● Short exercise
Which lines below fall between the one containing "Turn this picture" and the one containing "TAB_BOTTOM = 198.9"? Repeat them exactly, counting both of those lines, and add nothing else.

• • • •

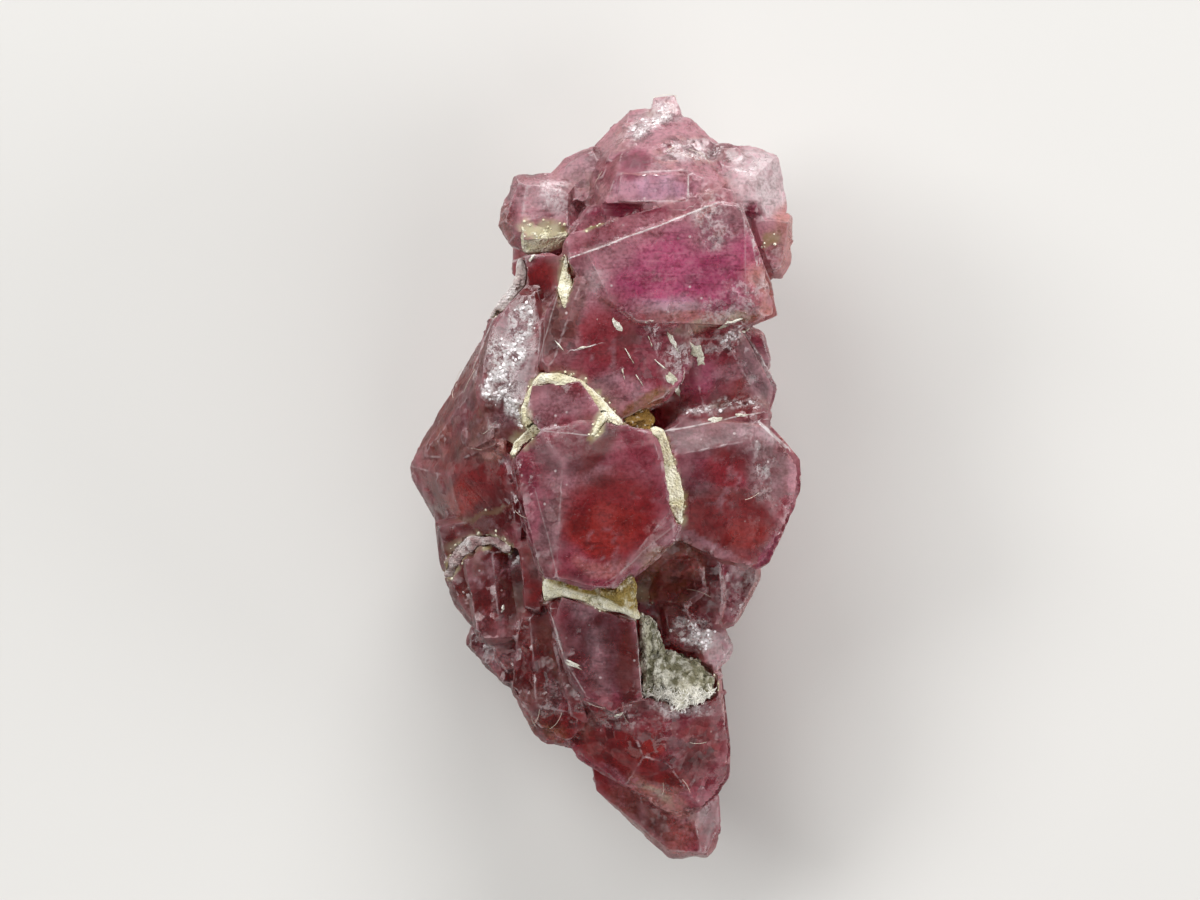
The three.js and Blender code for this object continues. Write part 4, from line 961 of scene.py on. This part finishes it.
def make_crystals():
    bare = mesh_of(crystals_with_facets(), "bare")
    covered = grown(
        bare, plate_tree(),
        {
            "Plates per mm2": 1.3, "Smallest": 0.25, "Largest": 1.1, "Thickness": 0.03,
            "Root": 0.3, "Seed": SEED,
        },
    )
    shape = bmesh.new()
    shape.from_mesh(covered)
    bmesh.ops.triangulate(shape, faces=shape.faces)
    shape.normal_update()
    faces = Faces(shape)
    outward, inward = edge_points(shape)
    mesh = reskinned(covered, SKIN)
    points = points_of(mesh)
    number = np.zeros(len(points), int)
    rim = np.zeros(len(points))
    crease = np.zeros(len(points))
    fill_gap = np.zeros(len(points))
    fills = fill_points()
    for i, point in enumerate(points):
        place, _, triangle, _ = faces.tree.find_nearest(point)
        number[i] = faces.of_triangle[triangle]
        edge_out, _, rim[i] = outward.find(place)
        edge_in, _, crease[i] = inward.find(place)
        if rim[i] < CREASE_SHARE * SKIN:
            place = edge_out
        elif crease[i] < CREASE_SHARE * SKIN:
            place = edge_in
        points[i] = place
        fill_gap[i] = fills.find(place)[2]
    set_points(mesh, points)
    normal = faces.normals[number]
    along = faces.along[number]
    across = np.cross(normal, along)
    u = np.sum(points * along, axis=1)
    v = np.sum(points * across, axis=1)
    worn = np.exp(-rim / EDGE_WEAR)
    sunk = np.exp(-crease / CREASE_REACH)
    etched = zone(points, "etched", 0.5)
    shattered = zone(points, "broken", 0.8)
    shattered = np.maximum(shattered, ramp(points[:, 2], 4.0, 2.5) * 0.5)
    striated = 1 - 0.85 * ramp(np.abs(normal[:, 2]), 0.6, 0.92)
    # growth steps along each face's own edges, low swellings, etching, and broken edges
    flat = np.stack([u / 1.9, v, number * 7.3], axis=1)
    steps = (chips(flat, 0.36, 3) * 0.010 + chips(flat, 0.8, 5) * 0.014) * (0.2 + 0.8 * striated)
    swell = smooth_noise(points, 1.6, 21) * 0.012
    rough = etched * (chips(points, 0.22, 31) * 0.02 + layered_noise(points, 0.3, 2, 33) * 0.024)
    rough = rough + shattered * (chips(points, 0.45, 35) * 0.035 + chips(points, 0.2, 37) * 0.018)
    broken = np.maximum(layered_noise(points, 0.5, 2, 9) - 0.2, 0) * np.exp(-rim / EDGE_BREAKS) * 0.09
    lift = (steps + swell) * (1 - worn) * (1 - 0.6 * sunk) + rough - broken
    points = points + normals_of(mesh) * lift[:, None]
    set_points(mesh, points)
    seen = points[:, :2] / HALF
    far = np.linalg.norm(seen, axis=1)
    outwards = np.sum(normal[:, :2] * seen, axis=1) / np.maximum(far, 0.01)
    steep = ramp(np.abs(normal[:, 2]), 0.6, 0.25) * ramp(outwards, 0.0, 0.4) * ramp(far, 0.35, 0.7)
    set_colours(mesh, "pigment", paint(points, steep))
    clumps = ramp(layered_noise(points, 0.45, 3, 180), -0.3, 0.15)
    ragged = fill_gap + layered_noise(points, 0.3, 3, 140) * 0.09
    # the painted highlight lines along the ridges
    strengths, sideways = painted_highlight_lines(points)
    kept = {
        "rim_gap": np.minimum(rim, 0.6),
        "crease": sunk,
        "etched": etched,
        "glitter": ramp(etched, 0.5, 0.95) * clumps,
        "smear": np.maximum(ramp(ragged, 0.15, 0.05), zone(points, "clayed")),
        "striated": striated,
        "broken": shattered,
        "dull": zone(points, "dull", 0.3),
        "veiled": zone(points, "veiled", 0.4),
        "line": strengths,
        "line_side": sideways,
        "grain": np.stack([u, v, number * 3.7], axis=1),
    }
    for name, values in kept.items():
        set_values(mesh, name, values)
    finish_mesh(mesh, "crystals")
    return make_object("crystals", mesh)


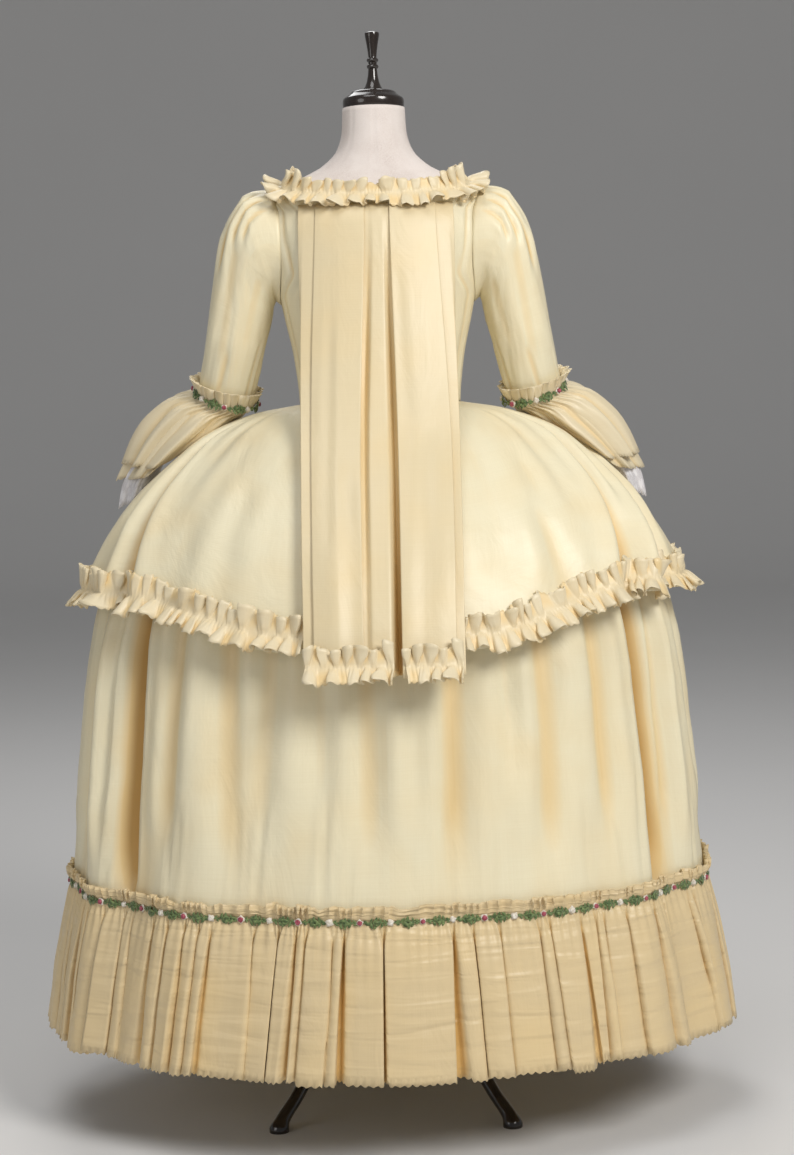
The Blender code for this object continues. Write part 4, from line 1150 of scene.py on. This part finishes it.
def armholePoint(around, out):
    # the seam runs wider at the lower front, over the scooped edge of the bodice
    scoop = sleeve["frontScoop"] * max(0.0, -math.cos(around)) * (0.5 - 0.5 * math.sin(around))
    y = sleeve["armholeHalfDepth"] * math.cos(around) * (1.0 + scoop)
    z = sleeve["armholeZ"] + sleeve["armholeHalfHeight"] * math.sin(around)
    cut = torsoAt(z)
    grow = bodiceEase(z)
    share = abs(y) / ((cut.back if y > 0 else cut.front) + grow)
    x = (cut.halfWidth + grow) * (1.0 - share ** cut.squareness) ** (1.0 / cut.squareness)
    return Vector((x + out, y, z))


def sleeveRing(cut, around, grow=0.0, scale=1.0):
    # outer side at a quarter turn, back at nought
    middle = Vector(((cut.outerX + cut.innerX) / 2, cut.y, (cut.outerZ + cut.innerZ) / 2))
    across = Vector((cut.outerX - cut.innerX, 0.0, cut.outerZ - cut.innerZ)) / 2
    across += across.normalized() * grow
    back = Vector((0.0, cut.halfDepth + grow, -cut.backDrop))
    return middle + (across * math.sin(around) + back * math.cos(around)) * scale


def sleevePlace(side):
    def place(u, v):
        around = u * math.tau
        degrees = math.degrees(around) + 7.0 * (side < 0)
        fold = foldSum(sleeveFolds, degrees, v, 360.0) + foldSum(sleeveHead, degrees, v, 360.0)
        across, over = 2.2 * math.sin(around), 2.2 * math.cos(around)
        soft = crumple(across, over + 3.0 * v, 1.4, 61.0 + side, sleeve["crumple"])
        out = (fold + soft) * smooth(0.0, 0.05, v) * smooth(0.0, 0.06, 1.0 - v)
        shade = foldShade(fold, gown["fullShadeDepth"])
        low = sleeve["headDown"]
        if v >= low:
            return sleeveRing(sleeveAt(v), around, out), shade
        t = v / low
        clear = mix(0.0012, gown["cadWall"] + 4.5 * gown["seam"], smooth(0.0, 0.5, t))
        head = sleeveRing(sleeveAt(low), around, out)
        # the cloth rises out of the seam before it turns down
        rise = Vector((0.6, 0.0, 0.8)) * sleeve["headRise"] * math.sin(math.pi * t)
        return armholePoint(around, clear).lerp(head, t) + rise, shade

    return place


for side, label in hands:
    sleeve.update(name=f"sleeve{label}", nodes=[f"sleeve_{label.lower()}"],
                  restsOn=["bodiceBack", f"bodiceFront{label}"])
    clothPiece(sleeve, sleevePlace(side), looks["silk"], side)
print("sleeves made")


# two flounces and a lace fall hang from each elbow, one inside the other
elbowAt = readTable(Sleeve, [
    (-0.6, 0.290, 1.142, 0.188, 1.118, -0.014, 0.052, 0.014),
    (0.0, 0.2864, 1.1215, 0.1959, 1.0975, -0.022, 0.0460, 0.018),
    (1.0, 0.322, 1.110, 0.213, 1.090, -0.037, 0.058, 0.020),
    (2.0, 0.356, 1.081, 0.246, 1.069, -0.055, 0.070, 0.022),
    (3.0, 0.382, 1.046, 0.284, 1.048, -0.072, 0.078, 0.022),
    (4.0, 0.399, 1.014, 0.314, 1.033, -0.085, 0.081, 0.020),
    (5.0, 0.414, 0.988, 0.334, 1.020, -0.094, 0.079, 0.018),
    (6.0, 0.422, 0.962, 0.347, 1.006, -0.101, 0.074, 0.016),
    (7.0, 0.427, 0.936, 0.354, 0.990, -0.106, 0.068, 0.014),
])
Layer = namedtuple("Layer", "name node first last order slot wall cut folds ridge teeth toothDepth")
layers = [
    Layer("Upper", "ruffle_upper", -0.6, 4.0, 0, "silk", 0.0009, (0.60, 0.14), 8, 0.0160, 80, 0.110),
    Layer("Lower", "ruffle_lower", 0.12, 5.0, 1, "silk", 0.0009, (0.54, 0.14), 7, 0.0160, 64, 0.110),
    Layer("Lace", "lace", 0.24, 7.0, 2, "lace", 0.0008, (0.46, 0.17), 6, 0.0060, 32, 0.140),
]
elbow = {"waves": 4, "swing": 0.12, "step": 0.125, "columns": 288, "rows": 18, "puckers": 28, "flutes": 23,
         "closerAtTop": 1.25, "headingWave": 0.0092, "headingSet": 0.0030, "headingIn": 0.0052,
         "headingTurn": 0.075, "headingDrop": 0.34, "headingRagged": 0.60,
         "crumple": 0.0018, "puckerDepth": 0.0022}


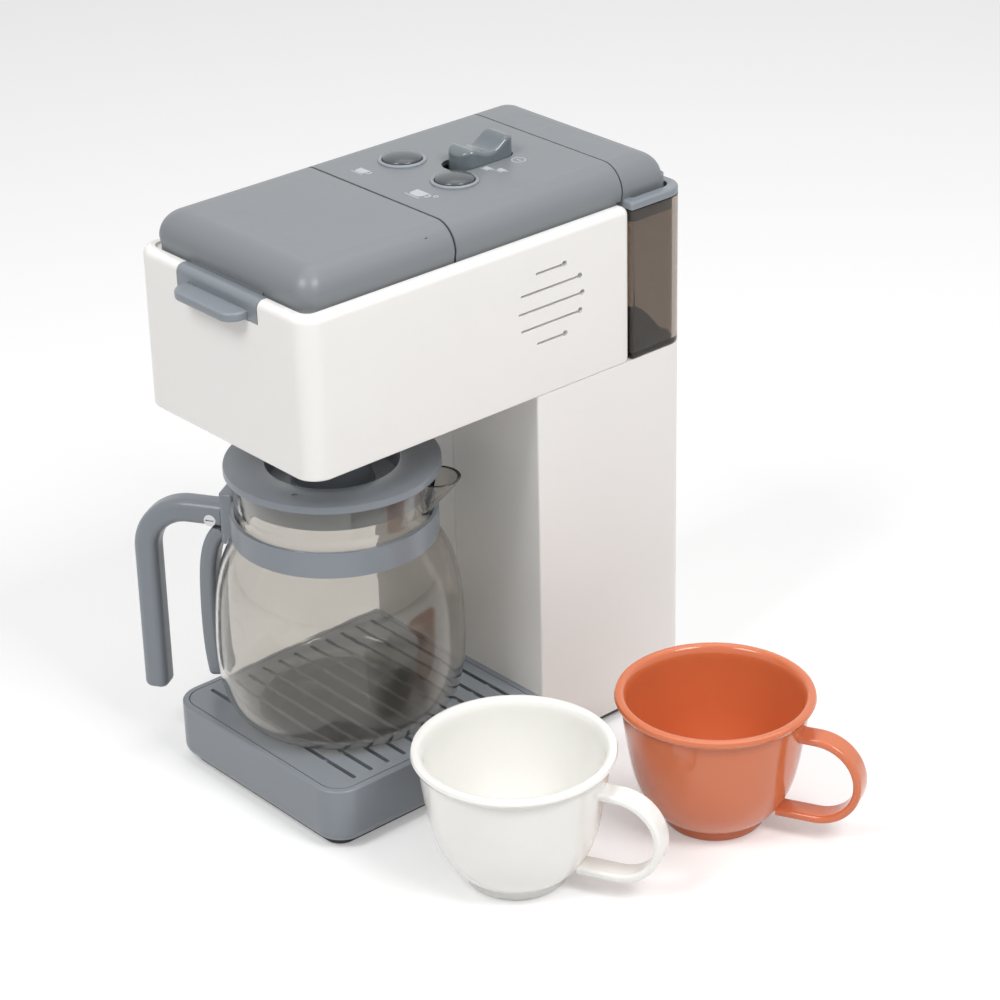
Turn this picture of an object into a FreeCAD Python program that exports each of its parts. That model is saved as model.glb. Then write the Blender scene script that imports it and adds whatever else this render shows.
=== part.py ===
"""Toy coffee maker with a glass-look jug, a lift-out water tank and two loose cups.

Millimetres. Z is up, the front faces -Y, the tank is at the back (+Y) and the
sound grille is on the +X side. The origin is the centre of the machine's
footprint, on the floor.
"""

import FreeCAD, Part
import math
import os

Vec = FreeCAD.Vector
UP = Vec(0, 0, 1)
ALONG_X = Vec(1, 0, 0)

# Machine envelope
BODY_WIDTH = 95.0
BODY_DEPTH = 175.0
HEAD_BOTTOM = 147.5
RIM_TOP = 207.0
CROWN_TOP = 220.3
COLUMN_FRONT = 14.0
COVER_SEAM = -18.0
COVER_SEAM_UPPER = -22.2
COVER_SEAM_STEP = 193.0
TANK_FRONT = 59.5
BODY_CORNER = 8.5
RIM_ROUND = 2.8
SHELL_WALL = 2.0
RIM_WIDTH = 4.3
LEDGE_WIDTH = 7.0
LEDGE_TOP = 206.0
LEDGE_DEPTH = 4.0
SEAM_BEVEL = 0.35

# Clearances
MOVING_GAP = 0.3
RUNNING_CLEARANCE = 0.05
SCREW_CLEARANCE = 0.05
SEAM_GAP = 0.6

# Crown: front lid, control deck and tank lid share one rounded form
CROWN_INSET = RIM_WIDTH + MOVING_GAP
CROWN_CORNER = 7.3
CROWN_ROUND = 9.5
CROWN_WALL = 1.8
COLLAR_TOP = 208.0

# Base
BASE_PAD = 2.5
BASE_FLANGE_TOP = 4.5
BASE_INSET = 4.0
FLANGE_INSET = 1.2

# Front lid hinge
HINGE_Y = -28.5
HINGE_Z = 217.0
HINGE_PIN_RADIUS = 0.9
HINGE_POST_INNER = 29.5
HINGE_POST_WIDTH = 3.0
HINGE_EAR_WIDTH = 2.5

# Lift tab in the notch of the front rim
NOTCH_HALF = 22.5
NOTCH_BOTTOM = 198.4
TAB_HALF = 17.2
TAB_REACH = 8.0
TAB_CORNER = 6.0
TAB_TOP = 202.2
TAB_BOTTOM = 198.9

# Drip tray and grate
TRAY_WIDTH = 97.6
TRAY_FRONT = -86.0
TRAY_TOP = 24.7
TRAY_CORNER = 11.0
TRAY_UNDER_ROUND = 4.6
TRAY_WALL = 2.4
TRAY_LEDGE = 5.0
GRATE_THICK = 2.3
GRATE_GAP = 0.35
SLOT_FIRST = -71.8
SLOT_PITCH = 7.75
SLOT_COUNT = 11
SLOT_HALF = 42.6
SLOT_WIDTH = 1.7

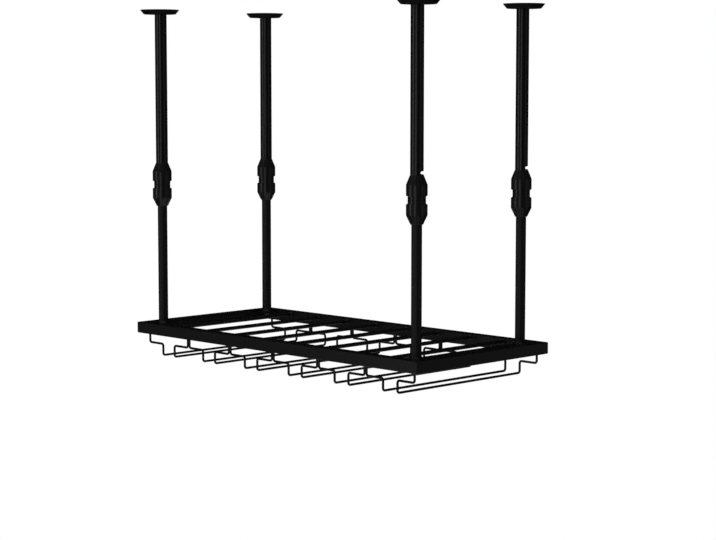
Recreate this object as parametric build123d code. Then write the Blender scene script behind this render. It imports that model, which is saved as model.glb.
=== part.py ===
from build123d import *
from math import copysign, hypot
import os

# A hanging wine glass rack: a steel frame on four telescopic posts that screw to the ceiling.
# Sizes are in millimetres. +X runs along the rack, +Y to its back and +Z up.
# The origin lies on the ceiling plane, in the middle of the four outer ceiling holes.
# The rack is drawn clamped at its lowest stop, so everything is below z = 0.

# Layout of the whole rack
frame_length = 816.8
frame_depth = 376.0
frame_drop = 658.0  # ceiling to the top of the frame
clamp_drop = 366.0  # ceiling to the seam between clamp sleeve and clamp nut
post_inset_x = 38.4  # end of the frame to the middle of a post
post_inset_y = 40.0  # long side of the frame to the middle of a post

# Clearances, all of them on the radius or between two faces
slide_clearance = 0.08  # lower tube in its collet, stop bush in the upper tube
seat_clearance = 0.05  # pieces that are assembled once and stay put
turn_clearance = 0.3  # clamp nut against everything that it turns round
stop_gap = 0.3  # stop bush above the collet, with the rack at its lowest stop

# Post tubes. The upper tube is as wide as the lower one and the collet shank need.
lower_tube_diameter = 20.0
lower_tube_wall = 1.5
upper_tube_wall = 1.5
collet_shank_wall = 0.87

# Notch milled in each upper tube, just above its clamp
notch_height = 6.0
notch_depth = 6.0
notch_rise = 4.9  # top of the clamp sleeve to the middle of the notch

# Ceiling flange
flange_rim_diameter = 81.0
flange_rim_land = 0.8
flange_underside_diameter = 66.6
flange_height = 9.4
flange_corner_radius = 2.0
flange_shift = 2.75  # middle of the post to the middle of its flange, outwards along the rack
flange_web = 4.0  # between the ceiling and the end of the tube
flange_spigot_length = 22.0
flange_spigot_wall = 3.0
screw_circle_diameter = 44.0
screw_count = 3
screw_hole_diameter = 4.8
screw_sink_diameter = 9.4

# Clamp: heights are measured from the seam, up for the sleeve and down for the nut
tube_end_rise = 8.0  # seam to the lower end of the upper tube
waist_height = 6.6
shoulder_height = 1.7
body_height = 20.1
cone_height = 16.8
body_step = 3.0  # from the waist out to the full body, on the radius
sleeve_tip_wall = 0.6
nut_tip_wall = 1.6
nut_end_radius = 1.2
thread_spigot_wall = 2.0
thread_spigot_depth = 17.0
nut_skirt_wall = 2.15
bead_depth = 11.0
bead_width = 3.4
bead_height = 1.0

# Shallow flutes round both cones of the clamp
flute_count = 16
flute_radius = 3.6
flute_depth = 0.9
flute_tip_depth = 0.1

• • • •

● Complete answer
Turn this picture of an object into a FreeCAD Python program that exports each of its parts. That model is saved as model.glb. Then write the Blender scene script that imports it and adds whatever else this render shows.
=== part.py ===
"""Toy coffee maker with a glass-look jug, a lift-out water tank and two loose cups.

Millimetres. Z is up, the front faces -Y, the tank is at the back (+Y) and the
sound grille is on the +X side. The origin is the centre of the machine's
footprint, on the floor.
"""

import FreeCAD, Part
import math
import os

Vec = FreeCAD.Vector
UP = Vec(0, 0, 1)
ALONG_X = Vec(1, 0, 0)

# Machine envelope
BODY_WIDTH = 95.0
BODY_DEPTH = 175.0
HEAD_BOTTOM = 147.5
RIM_TOP = 207.0
CROWN_TOP = 220.3
COLUMN_FRONT = 14.0
COVER_SEAM = -18.0
COVER_SEAM_UPPER = -22.2
COVER_SEAM_STEP = 193.0
TANK_FRONT = 59.5
BODY_CORNER = 8.5
RIM_ROUND = 2.8
SHELL_WALL = 2.0
RIM_WIDTH = 4.3
LEDGE_WIDTH = 7.0
LEDGE_TOP = 206.0
LEDGE_DEPTH = 4.0
SEAM_BEVEL = 0.35

# Clearances
MOVING_GAP = 0.3
RUNNING_CLEARANCE = 0.05
SCREW_CLEARANCE = 0.05
SEAM_GAP = 0.6

# Crown: front lid, control deck and tank lid share one rounded form
CROWN_INSET = RIM_WIDTH + MOVING_GAP
CROWN_CORNER = 7.3
CROWN_ROUND = 9.5
CROWN_WALL = 1.8
COLLAR_TOP = 208.0

# Base
BASE_PAD = 2.5
BASE_FLANGE_TOP = 4.5
BASE_INSET = 4.0
FLANGE_INSET = 1.2

# Front lid hinge
HINGE_Y = -28.5
HINGE_Z = 217.0
HINGE_PIN_RADIUS = 0.9
HINGE_POST_INNER = 29.5
HINGE_POST_WIDTH = 3.0
HINGE_EAR_WIDTH = 2.5

# Lift tab in the notch of the front rim
NOTCH_HALF = 22.5
NOTCH_BOTTOM = 198.4
TAB_HALF = 17.2
TAB_REACH = 8.0
TAB_CORNER = 6.0
TAB_TOP = 202.2
TAB_BOTTOM = 198.9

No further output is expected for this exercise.